The court very properly referred to the jury the question whether the contract of the plaintiff was to serve the defendant for an entire year, or whether it was for service by the month. If it was the latter, then they were informed that he was entitled to recover wages, at the price stipulated, up to the period of his dismissal. Thus far the plaintiff in error does not controvert the ruling of the circuit court. But he insists that the jury should have been charged, that although the plaintiff was discharged without sufficient cause, yet if the time for which his services were to continue, had not expired, the action was commenced prematurely, and he was not entitled to recover.

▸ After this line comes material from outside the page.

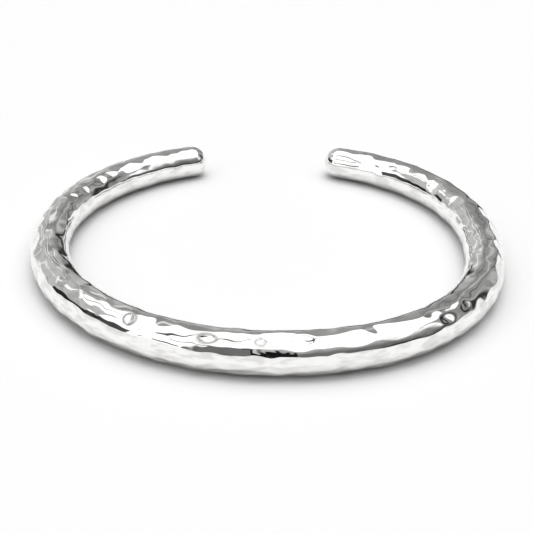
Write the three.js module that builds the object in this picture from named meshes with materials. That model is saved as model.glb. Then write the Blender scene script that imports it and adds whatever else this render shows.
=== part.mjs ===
// An open cuff bracelet: one round bar of silver, thick at the front and
// tapering to two rounded tips, bent round to leave a gap at the back and
// hammered on its outer and upper sides. Millimetres, +Z up. It lies on its
// side on z = 0 with the front towards -Y and the gap towards +Y.
import * as THREE from "three";
import { mergeVertices } from "three/addons/utils/BufferGeometryUtils.js";

// Driving dimensions, in millimetres and degrees. Bearings are measured from
// the middle of the front, towards +X.
const HALF_WIDTH = 32; // centre of the cuff to the bar's axis at either side
const HALF_DEPTH = 31.9; // the same, to the bar's axis at the front
const PLAN_POWER_LEFT = 2.01; // of the -X half: 2 is an ellipse
const PLAN_POWER_RIGHT = 2.17; // of the +X half, which is squarer at its corners
const END_BEARING = 157.5; // where the round tips start
const FRONT_RADIUS = 3.02; // of the bar, at the middle of the front
const END_RADIUS = 2.5; // of the bar and of its round tip, at either end
const TAPER_POWER = 1.75; // how late the bar thins on its way to the ends
const FLAT_HALF_ANGLE = 7.5; // half the arc that the flat on the underside cuts off

// Facets: steps along the bar, round it, and over each round tip.
const STEPS_ALONG = 150;
const STEPS_AROUND = 24;
const STEPS_OVER_TIP = 5;

// The hammer marks on the upper side, told one by one from the -X tip round to
// the +X tip. Around is measured from the outer side: 90 is the top and 180
// the inner side, which stays smooth.
const CHART_COLUMNS = ["bearing", "around", "length", "width", "depth"];
const HAMMER_CHART = [
  [-154, 122, 3.4, 1.3, 0.07], [-150, 98, 5.2, 1.6, 0.09], [-145, 124, 3.4, 1.4, 0.08],
  [-140, 100, 5.0, 1.6, 0.10], [-135, 122, 3.8, 1.6, 0.10], [-131, 94, 5.0, 1.7, 0.10],
  [-127, 118, 3.4, 1.6, 0.11], [-121, 122, 3.0, 1.8, 0.18], [-119, 92, 5.2, 1.8, 0.11],
  [-109, 77, 3.8, 1.6, 0.10], [-105, 91, 3.2, 1.5, 0.10], [-103, 72, 4.0, 1.2, 0.08],
  [-102, 50, 5.4, 1.9, 0.13], [-94, 88, 5.8, 1.7, 0.11], [-93, 48, 5.2, 1.9, 0.13],
  [-93, 67, 4.4, 1.2, 0.06], [-89, 124, 8.5, 1.6, 0.11], [-85, 88, 3.4, 1.5, 0.10],
  [-83, 46, 5.0, 1.9, 0.12], [-79, 74, 3.6, 1.8, 0.08], [-74, 120, 4.2, 1.5, 0.09],
  [-74, 46, 5.0, 1.9, 0.12], [-64, 112, 4.6, 1.5, 0.09], [-63, 73, 4.8, 2.0, 0.11],
  [-61, 48, 5.0, 1.5, 0.08], [-55, 104, 4.8, 1.6, 0.09], [-51, 53, 3.0, 1.9, 0.11],
  [-50, 12, 5.0, 1.6, 0.10], [-48, 86, 5.4, 2.0, 0.10], [-44, 61, 4.4, 2.0, 0.08],
  [-41, 10, 5.0, 1.6, 0.10], [-39, 95, 5.0, 1.7, 0.08], [-31, 47, 5.0, 1.7, 0.05],
  [-27, 80, 4.8, 2.2, 0.16], [-22, 54, 5.6, 2.1, 0.05], [-27, 8, 4.8, 1.6, 0.10],
  [-17, 93, 5.4, 1.8, 0.09], [-12, 1, 5.0, 1.6, 0.10], [-9, 69, 4.4, 1.9, 0.06],
  [-8, 95, 5.0, 1.6, 0.07], [-1, 27, 4.0, 1.0, 0.05], [2, 79, 4.2, 2.2, 0.17],
  [6.5, 44, 4.2, 1.5, 0.06], [7.5, 68, 3.2, 1.8, 0.19], [13, 88, 5.6, 2.0, 0.12],
  [15.5, 3, 5.0, 1.7, 0.10], [18.5, 56, 4.8, 2.2, 0.12], [24, 2, 5.2, 1.7, 0.10],
  [25.5, 77, 4.8, 2.4, 0.18], [31, 57, 5.0, 2.2, 0.10], [33, 4, 5.0, 1.7, 0.10],
  [35, 90, 5.4, 1.9, 0.11], [41, 70, 4.6, 2.0, 0.09], [36, 28, 4.4, 1.7, 0.10],
  [46, 88, 5.0, 2.0, 0.13], [54, 32, 5.4, 1.9, 0.12], [55, 74, 5.0, 2.2, 0.11],
  [57, 100, 5.2, 1.8, 0.10], [64, 52, 4.6, 2.0, 0.14], [66, 86, 5.0, 2.2, 0.12],
  [66, 112, 5.0, 1.5, 0.08], [74, 41, 4.4, 2.0, 0.18], [76, 76, 5.4, 2.4, 0.17],
  [77, 110, 4.4, 1.4, 0.08], [83, 46, 4.2, 2.1, 0.20], [87, 78, 3.4, 1.8, 0.11],
  [92, 50, 4.4, 2.1, 0.20], [95, 86, 5.0, 2.4, 0.17], [104, 84, 4.8, 2.2, 0.15],
  [102, 54, 4.4, 2.0, 0.18], [110, 126, 3.1, 2.5, 0.29], [114, 90, 5.4, 2.0, 0.12],
  [122, 124, 3.3, 2.5, 0.29], [124, 96, 5.4, 1.8, 0.11], [134, 118, 4.2, 1.7, 0.10],
  [135, 92, 5.4, 1.7, 0.10], [141, 122, 4.0, 1.6, 0.09], [145, 98, 5.0, 1.6, 0.09],
  [150, 124, 3.6, 1.4, 0.08], [154, 100, 4.4, 1.4, 0.07],
];

// Rows of hammer marks on the outer and lower sides, all along the bar.
const HAMMER_ROWS = [
  { around: -56, pitch: 3.6, length: 4.2, width: 1.6, depth: 0.12 },
  { around: -36, pitch: 3.3, length: 3.8, width: 1.5, depth: 0.13 },
  { around: -15, pitch: 3.5, length: 4.2, width: 1.5, depth: 0.13 },
  { around: 5, pitch: 4.4, length: 4.6, width: 1.6, depth: 0.11 },
];
const MARK_SPREAD = 0.3; // how unevenly the marks of a row are spaced and sized
const AROUND_SPREAD = 0.1; // how far they stray from the row, as a share of its angle
const GOLDEN_STEP = (Math.sqrt(5) - 1) / 2;
const SMOOTH_TIP = 5; // degrees next to a tip over which the hammering dies out

const silver = new THREE.MeshStandardMaterial({
  color: 0xd9d8d6,
  roughness: 0.06,
  metalness: 1,
});

const toRadians = THREE.MathUtils.degToRad;
const MM_PER_DEGREE = HALF_WIDTH * toRadians(1); // along the bar

/** Distance from the plan's centre to the bar's axis, at a bearing in degrees. */
function planRadius(bearing) {
  const power = bearing < 0 ? PLAN_POWER_LEFT : PLAN_POWER_RIGHT;
  const across = Math.abs(Math.sin(toRadians(bearing))) / HALF_WIDTH;
  const deep = Math.abs(Math.cos(toRadians(bearing))) / HALF_DEPTH;
  return (across ** power + deep ** power) ** (-1 / power);
}

/** Radius of the bar at a bearing in degrees. */
function barRadius(bearing) {
  const share = (Math.abs(bearing) / END_BEARING) ** TAPER_POWER;
  return FRONT_RADIUS + (END_RADIUS - FRONT_RADIUS) * share;
}

/** The bar's axis in plan, from the tip at -X round the front to the tip at +X. */
class BentAxis extends THREE.Curve {
  getPoint(t, target = new THREE.Vector3()) {
    const bearing = (2 * t - 1) * END_BEARING;
    const radius = planRadius(bearing);
    const angle = toRadians(bearing);
    return target.set(radius * Math.sin(angle), -radius * Math.cos(angle), 0);
  }
}

/** An even, repeatable scatter between -1 and 1. */
function scatter(index) {
  return 2 * ((index * GOLDEN_STEP) % 1) - 1;
}

/** The marks of the chart, each with its columns named. */
function chartedMarks() {
  return HAMMER_CHART.map((row) =>
    Object.fromEntries(CHART_COLUMNS.map((name, column) => [name, row[column]])),
  );
}

/** The marks of the rows, unevenly spaced and sized. */
function rowMarks() {
  const marks = [];
  HAMMER_ROWS.forEach((row, rowIndex) => {
    const pitch = row.pitch / MM_PER_DEGREE;
    const start = (rowIndex % 2) * (pitch / 2) - END_BEARING;
    const count = Math.floor((2 * END_BEARING) / pitch);
    for (let i = 0; i <= count; i += 1) {
      const serial = marks.length + 1;
      marks.push({
        bearing: start + pitch * (i + MARK_SPREAD * scatter(serial)),
        around: row.around * (1 + AROUND_SPREAD * scatter(serial * 2)),
        length: row.length * (1 + MARK_SPREAD * scatter(serial * 3)),
        width: row.width,
        depth: row.depth * (1 + MARK_SPREAD * scatter(serial * 5)),
      });
    }
  });
  return marks;
}

/** How deep the hammering is at a place on the bar: the deepest oval bowl there. */
function hammerDepth(marks, bearing, around, radius) {
  let deepest = 0;
  for (const mark of marks) {
    const far = ((bearing - mark.bearing) * MM_PER_DEGREE) / (mark.length / 2);
    if (Math.abs(far) < 1) {
      const turn = toRadians(around - mark.around);
      const wide = (turn * radius) / (mark.width / 2);
      deepest = Math.max(deepest, mark.depth * (1 - far * far - wide * wide));
    }
  }
  const toTip = (END_BEARING - Math.abs(bearing)) / SMOOTH_TIP;
  return deepest * THREE.MathUtils.clamp(toTip, 0, 1);
}

/** The straight bar with round tips, hammered, tapered and bent to its plan. */
function cuffGeometry() {
  const axis = new BentAxis();
  const barLength = axis.getLength();
  const bar = new THREE.CapsuleGeometry(
    1,
    barLength,
    STEPS_OVER_TIP,
    STEPS_AROUND,
    STEPS_ALONG,
  );
  bar.rotateY(Math.PI / STEPS_AROUND); // a facet, not an edge, faces down
  bar.deleteAttribute("normal");
  bar.deleteAttribute("uv");
  const geometry = mergeVertices(bar);

  const marks = [...chartedMarks(), ...rowMarks()];
  const rear = -planRadius(END_BEARING) * Math.cos(toRadians(END_BEARING)) + END_RADIUS;
  const front = -HALF_DEPTH - FRONT_RADIUS;
  const up = new THREE.Vector3(0, 0, 1);
  const position = geometry.attributes.position;
  const vertex = new THREE.Vector3();
  for (let i = 0; i < position.count; i += 1) {
    vertex.fromBufferAttribute(position, i);
    const along = THREE.MathUtils.clamp(vertex.y, -barLength / 2, barLength / 2);
    const intoTip = vertex.y - along;
    const fullness = Math.hypot(vertex.x, vertex.z);
    const turn = Math.atan2(vertex.z, vertex.x);

    const t = along / barLength + 0.5;
    const bearing = (2 * t - 1) * END_BEARING;
    const radius = barRadius(bearing);
    const around = THREE.MathUtils.radToDeg(turn);
    const girth = (radius - hammerDepth(marks, bearing, around, radius)) * fullness;

    const tangent = axis.getTangent(t);
    const outward = new THREE.Vector3().crossVectors(tangent, up);
    const height = radius * Math.cos(toRadians(FLAT_HALF_ANGLE));
    vertex.copy(axis.getPoint(t));
    vertex.addScaledVector(tangent, intoTip * radius);
    vertex.addScaledVector(outward, girth * Math.cos(turn));
    vertex.y -= (front + rear) / 2;
    vertex.z = Math.max(0, height + girth * Math.sin(turn));
    position.setXYZ(i, vertex.x, vertex.y, vertex.z);
  }
  return geometry;
}

const cuff = new THREE.Mesh(cuffGeometry(), silver);
cuff.name = "cuff";

const bracelet = new THREE.Group();
bracelet.add(cuff);

export default bracelet;
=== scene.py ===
"""A hammered silver cuff bracelet, lying on its side on a white studio table."""

import logging
import math
from dataclasses import dataclass, field
from enum import Enum
from typing import Any

import bpy
import numpy as np
from mathutils import Matrix, Vector


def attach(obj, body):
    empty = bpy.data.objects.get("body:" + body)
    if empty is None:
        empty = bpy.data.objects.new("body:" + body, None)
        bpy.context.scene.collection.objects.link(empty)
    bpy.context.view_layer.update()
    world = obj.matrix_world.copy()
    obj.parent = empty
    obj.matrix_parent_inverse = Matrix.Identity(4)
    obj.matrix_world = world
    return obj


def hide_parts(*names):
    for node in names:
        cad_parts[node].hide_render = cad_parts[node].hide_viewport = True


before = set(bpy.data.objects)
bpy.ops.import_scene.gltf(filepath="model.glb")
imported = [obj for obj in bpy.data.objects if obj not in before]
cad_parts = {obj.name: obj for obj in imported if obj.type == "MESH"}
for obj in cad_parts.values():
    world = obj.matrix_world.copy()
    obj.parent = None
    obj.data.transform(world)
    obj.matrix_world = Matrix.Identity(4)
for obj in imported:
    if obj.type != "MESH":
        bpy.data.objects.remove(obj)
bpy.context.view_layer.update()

LOG = logging.getLogger("cuff")
MM = 0.001  # a millimetre, in metres
HALF_TURN = 180.0  # degrees
FULL_TURN = 360.0
GOLDEN_SHARE = (math.sqrt(5) - 1) / 2  # its multiples scatter evenly between whole numbers
SCATTER_STEPS = (1, 2, 3, 5)  # so that a mark's four measures scatter apart
PAINTED_RIM_SHADE = "painted_rim_shade"  # the mesh's attribute that says how dark the painted shade line round the punch marks is at each point


class Maths(Enum):
    """The sums that a wire can do, by the name that a Math node gives them."""

    ADD = "ADD"
    SUBTRACT = "SUBTRACT"
    MULTIPLY = "MULTIPLY"
    ABSOLUTE = "ABSOLUTE"
    MINIMUM = "MINIMUM"
    ARCSINE = "ARCSINE"
    ARCTANGENT2 = "ARCTAN2"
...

In Davis v. Ayres, 9 Ala. Rep. 292, we held upon full consideration, that where a party stipulated with another to pay him fifty dollars per month, for four months, for his services as a clerk in a store, and then refuses to allow the services to be performed, without a sufficient cause, the party engaged as a clerk, may immediately commence an action against his employer, and recover not only the damages sustained by the breach of contract, at the time the suit was brought, but such as may be developed up to the trial. The declaration in the case before us contains several counts, at least one of which alledges the breach of contract according to the proof; and the case cited is therefore decisive in favor of the plaintiff’s right to sue before the end of the year, if he was causelessly dismissed. Whether, if the plaintiff had declared alone for the wages agreed upon, as if he had performed, or been willing to perform his contract, he should not have awaited the expiration of the year before instituting his suit, is a question which need not be considered.

It follows that the errors insisted on are not available. The judgment is consequently affirmed.